Kim zeroed in on the university’s failure to complete its administrative rules for UH-managed lands on Maunakea in a timely fashion. While work on the rules began in 2014, they were only signed into law by Gov. David Ige in 2020.

Lassner said Ige specifically told the university to suspend work on the administrative rules in 2015 during the first protests against the construction of the Thirty Meter Telescope.

Kim asked Moore why the people of Hawaii should have confidence that future UH actions will not also take the better part of a decade to complete.

“If we allow this organization to continue … what is the plan? What is the vision? What’s the future?” Kim asked, to which Moore said the current plan is to reduce the number of astronomical facilities on the summit to nine.

Following this, Fevella, evidently frustrated with Moore’s answers, went on a lengthy tirade against UH’s management of the mountain.

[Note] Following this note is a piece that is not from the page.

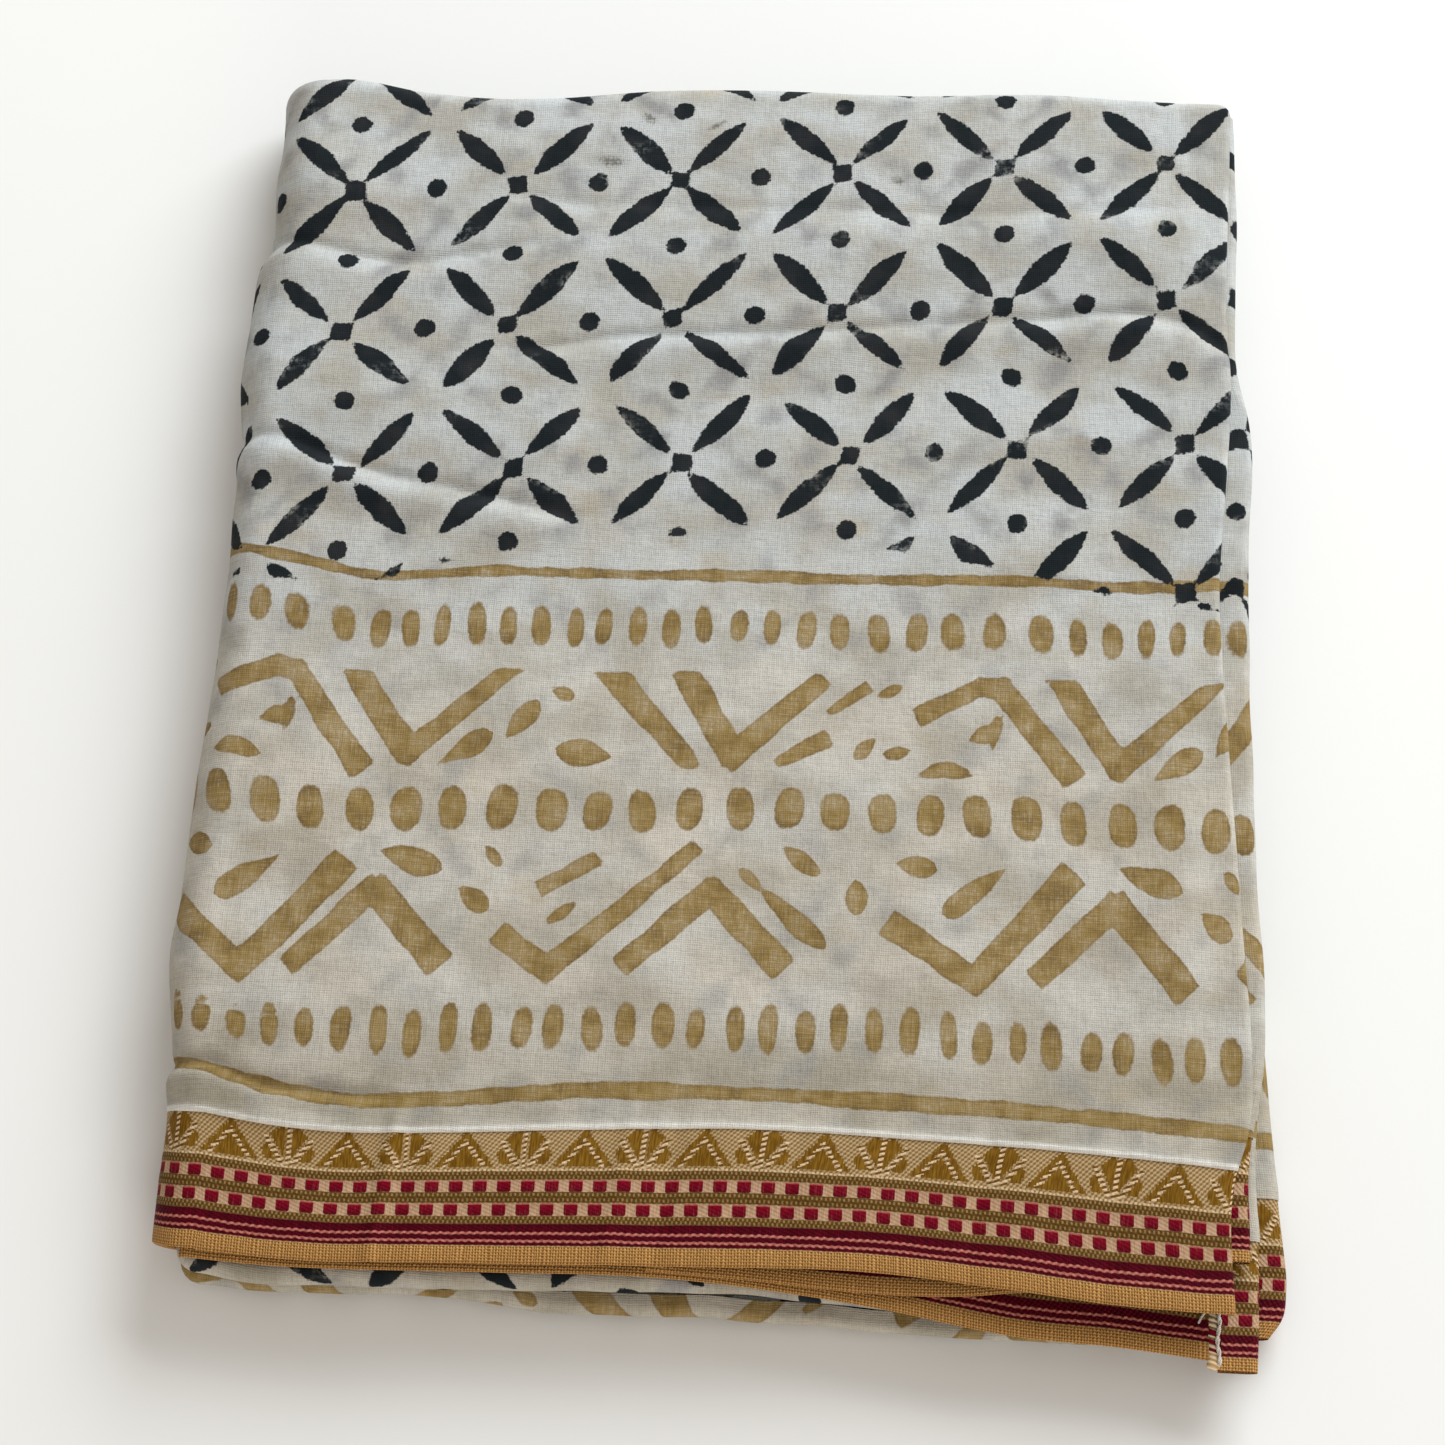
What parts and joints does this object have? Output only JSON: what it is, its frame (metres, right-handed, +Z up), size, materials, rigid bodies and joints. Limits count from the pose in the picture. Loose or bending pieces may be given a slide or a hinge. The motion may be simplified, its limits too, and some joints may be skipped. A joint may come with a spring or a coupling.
{
  "type": "sarong",
  "caption": "Block-printed cotton sarong with woven ribbon borders, folded into a flat rectangular stack and lying on its underside.",
  "frame": {"origin": "on the surface under the middle of the folded stack", "axes": "+Z up through the stack, +X to the right along the ribbon borders, +Y away from the near edge, where the ribbons lie"},
  "size_m": [0.2405, 0.2978, 0.0221],
  "materials": {
    "printed_cotton": "light plain-weave cotton with black and gold-ochre block print, matte",
    "plain_cotton": "light plain-weave cotton, unbleached off-white, matte",
    "woven_ribbon": "woven jacquard ribbon in beige, olive gold, crimson and orange, slight rayon sheen",
    "rolled_hem": "narrow rolled cotton hem whipped with white thread, matte"
  },
  "bodies": {
    "root": {"outer_panel": "printed_cotton", "outer_border": "woven_ribbon", "second_border": "woven_ribbon", "middle_border": "woven_ribbon", "second_fold": "plain_cotton", "second_fold_border": "woven_ribbon", "corner_fold": "plain_cotton", "corner_border": "woven_ribbon", "end_hem": "rolled_hem", "side_fold": "plain_cotton", "side_border": "woven_ribbon", "upper_near_fold": "printed_cotton", "lower_near_fold": "printed_cotton", "hidden_layers": "plain_cotton"}
  },
  "joints": []
}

“The way you guys want it is not going to go down well with the people of Hawaii,” Fevella said. “I don’t care how many jobs you think you’re employing up there, everybody else knows better. You can tell us they’re getting $100,000 jobs … where were those jobs 20 years ago?

“No other state, no other country in the world, would let you guys even touch a sacred mountain,” Fevella went on. “So, the question is, in 2033, when they uprise and come to this capital to stop the lease to Maunakea, what will be your guys’ plan? Because it’s coming.”

After the UH officials commented, several other members of the public testified. Most of the testimony was in opposition to the measure, with some concerned that it would negatively affect the astronomy industry along with the state’s economy. Others expressed concern that the bill’s requirement that the Stewardship Authority’s board include several Native Hawaiian members is racial discrimination and therefore unconstitutional.

Most of the general public testimony did not elicit further follow-up discussion among committee members. Nor did the committee discuss the 356 pages of written testimony submitted to the hearing.

The committee’s final decision on the bill will be made today at noon. Should it pass the committee, it will then go before the Senate Committee on Ways and Means.